The size of a dishwasher, these units heat the house and the water and provide electricity with any surplus sold to the power companies so that household bills fall by a third.

If they were installed over the next 20 years when boilers need replacing they would make up the gap left when the present nuclear programme stops and there would be no need for a second generation.

The units don't use any more gas than current boilers so in effect the electricity comes free of carbon dioxide and everyone wins.

Keith Thomson, Heights Lane, Bradford

Dastardly crime!

SIR - How heartening it was to read that the newly-introduced Serious Organised Crime and Police Act was having an almost immediate effect.

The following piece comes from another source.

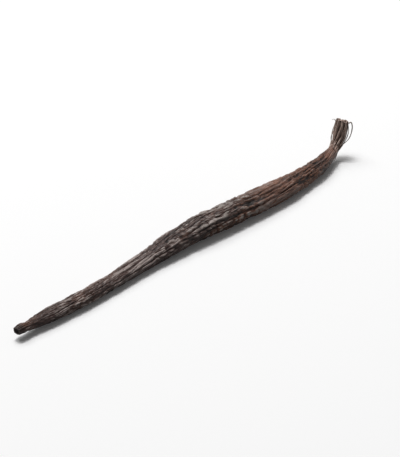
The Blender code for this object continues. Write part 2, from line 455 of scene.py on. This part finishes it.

A 25-year-old woman was convicted under Section 132 of the Act for standing next to the Whitehall Cenotaph and reading aloud the names of British servicemen killed in Iraq.

We should all sleep easier in our beds knowing that the full majesty of the law was brought to bear on this dangerous woman and her dastardly crime.

Peter Wilson, Thornhill Grove, Calverley

Unfair on fares

SIR - At present the senior citizens' travel permit entitles the traveller to concessionary fares on buses and trains within West Yorkshire.

What will happened when free bus travel becomes available?

It will be most unfair if people who find it more convenient to travel by train have to pay the full fare, or buy a National Rail Card just to get a third off for short local journeys.

I use my "bus pass" as often on the train as on the bus, and will not have gained anything if the concession is withdrawn.

Christine M Woodward, Nab Wood Gardens, Shipley.